◆ TASK DETAILS ◆
Starting at the line that contains "List this object's", print every remaining line of the entries, unchanged, and output nothing more.

[Structured object records]
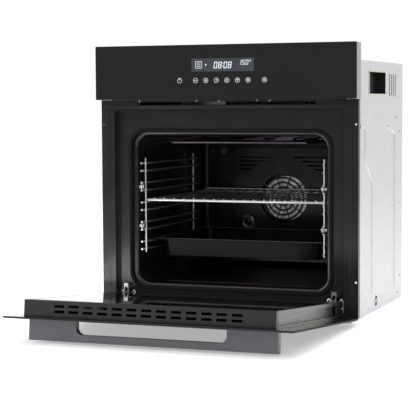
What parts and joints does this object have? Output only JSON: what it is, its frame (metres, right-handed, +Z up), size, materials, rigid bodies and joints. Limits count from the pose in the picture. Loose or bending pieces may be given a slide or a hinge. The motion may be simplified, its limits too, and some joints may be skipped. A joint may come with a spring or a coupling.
{
  "type": "wall oven",
  "caption": "Built-in single wall oven with a drop-down glass door, touch control panel, fan cavity, wire shelf and baking tray.",
  "frame": {"origin": "middle of the front edge of the casing's underside, in the plane of the cabinet's front edge", "axes": "+X to the right as seen from the front, +Y into the cabinet, +Z up; the door is stored open"},
  "size_m": [0.595, 0.9671, 0.595],
  "materials": {
    "black_glass": "gloss black back-printed glass",
    "clear_glass": "float glass",
    "dark_glass": "dark coated inner glass",
    "black_enamel": "vitreous enamel, gloss",
    "galvanised": "galvanised sheet steel",
    "chrome_wire": "chromed steel wire",
    "brushed_steel": "brushed dark steel",
    "zinc_steel": "zinc-plated steel",
    "aluminium": "satin anodised extrusion",
    "black_plastic": "moulded heat-resistant plastic",
    "grey_plastic": "moulded grey plastic",
    "element_steel": "sheathed heating element",
    "mineral_wool": "glass-wool blanket",
    "seal_braid": "braided glass-fibre seal",
    "motor_stack": "laminated motor",
    "circuit_board": "glass-epoxy board",
    "display": "display module"
  },
  "bodies": {
    "oven": {"panel_glass": "black_glass", "panel_bezel": "galvanised", "display_module": "display", "touch_board": "circuit_board", "control_housing": "black_plastic", "front_frame": "black_enamel", "oven_cavity": "black_enamel", "fan_cover": "black_enamel", "fan_motor": "motor_stack", "ring_element": "element_steel", "grill_element": "element_steel", "floor_element": "element_steel", "lamp_socket": "zinc_steel", "lamp_bulb": "clear_glass", "lamp_cover": "clear_glass", "temperature_probe": "zinc_steel", "door_seal": "seal_braid", "side_rack_left": "chrome_wire", "side_rack_right": "chrome_wire", "rack_studs": "zinc_steel", "base_panel": "galvanised", "side_panel_left": "galvanised", "side_panel_right": "galvanised", "top_panel": "galvanised", "back_panel": "galvanised", "insulation_blanket": "mineral_wool", "lift_cup_left": "grey_plastic", "lift_cup_right": "grey_plastic", "air_duct": "galvanised", "blower_housing": "galvanised", "blower_motor": "motor_stack", "terminal_block": "grey_plastic", "cord_gland": "grey_plastic", "hinge_arm_left": "zinc_steel", "hinge_arm_right": "zinc_steel", "hinge_receiver_left": "zinc_steel", "hinge_receiver_right": "zinc_steel", "casing_screws": "zinc_steel"},
    "door": {"door_glass_outer": "black_glass", "door_glass_middle": "clear_glass", "door_glass_inner": "dark_glass", "door_top_profile": "black_plastic", "door_side_profile_left": "aluminium", "door_side_profile_right": "aluminium", "door_corner_left": "black_plastic", "door_corner_right": "black_plastic", "door_bottom_rail": "black_enamel", "hinge_cassette_left": "zinc_steel", "hinge_cassette_right": "zinc_steel", "hinge_pins": "zinc_steel", "hinge_springs": "zinc_steel", "door_handle": "brushed_steel", "handle_screws": "zinc_steel"},
    "convection_fan": {"convection_fan": "zinc_steel"},
    "cooling_rotor": {"blower_rotor": "zinc_steel"},
    "shelf": {"wire_shelf": "chrome_wire"},
    "tray": {"baking_tray": "black_enamel"},
    "lock_left": {"hinge_lock_left": "zinc_steel"},
    "lock_right": {"hinge_lock_right": "zinc_steel"}
  },
  "joints": [
    {"name": "door_swing", "type": "hinge", "parent": "oven", "child": "door", "pos_m": [0, -0.028, 0.023], "axis": [-1, 0, 0], "range_deg": [0, 84.77]},
    {"name": "shelf_slide", "type": "slide", "parent": "oven", "child": "shelf", "axis": [0, 1, 0], "range_m": [-0.3, 0]},
    {"name": "tray_slide", "type": "slide", "parent": "oven", "child": "tray", "axis": [0, 1, 0], "range_m": [-0.3, 0]},
    {"name": "convection_fan_spin", "type": "hinge", "parent": "oven", "child": "convection_fan", "pos_m": [0, 0.4, 0.2365], "axis": [0, 1, 0], "continuous": true},
    {"name": "cooling_rotor_spin", "type": "hinge", "parent": "oven", "child": "cooling_rotor", "pos_m": [0, 0.288, 0.484], "axis": [1, 0, 0], "continuous": true},
    {"name": "hinge_lock_left_flip", "type": "hinge", "parent": "oven", "child": "lock_left", "pos_m": [-0.241, -0.007, 0.04], "axis": [-1, 0, 0], "range_deg": [-85, 0]},
    {"name": "hinge_lock_right_flip", "type": "hinge", "parent": "oven", "child": "lock_right", "pos_m": [0.241, -0.007, 0.04], "axis": [-1, 0, 0], "range_deg": [-85, 0]}
  ]
}
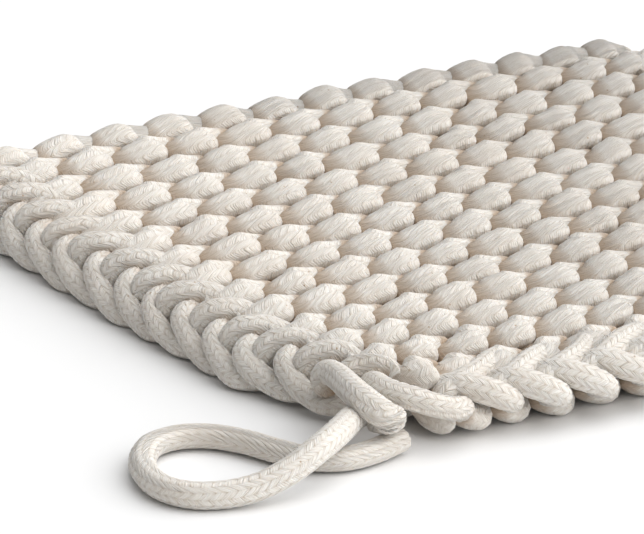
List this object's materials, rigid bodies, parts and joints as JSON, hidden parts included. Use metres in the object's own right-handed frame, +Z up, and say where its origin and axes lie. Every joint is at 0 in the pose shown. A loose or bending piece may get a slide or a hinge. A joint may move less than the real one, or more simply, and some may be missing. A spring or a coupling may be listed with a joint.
{
  "type": "pot holder",
  "caption": "Square pot holder knitted in garter stitch from thick braided cotton cord, lying flat, with a hanging loop at one corner.",
  "frame": {"origin": "below the middle of the knitted panel's box, on the surface it lies on; the hanging loop is left out of that box", "axes": "+X along the bound-off near edge, +Y from it towards the cast-on far edge, +Z up, away from the surface; the hanging loop is at the low X, low Y corner"},
  "size_m": [0.2503, 0.2055, 0.0175],
  "materials": {
    "cotton_knit": "undyed braided cotton cord, matt, knitted",
    "cotton_cord": "undyed braided cotton cord, matt"
  },
  "bodies": {
    "root": {"knitted_panel": "cotton_knit", "hanging_loop": "cotton_cord"}
  },
  "joints": []
}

◆ ANSWER IN FULL ◆
List this object's materials, rigid bodies, parts and joints as JSON, hidden parts included. Use metres in the object's own right-handed frame, +Z up, and say where its origin and axes lie. Every joint is at 0 in the pose shown. A loose or bending piece may get a slide or a hinge. A joint may move less than the real one, or more simply, and some may be missing. A spring or a coupling may be listed with a joint.
{
  "type": "pot holder",
  "caption": "Square pot holder knitted in garter stitch from thick braided cotton cord, lying flat, with a hanging loop at one corner.",
  "frame": {"origin": "below the middle of the knitted panel's box, on the surface it lies on; the hanging loop is left out of that box", "axes": "+X along the bound-off near edge, +Y from it towards the cast-on far edge, +Z up, away from the surface; the hanging loop is at the low X, low Y corner"},
  "size_m": [0.2503, 0.2055, 0.0175],
  "materials": {
    "cotton_knit": "undyed braided cotton cord, matt, knitted",
    "cotton_cord": "undyed braided cotton cord, matt"
  },
  "bodies": {
    "root": {"knitted_panel": "cotton_knit", "hanging_loop": "cotton_cord"}
  },
  "joints": []
}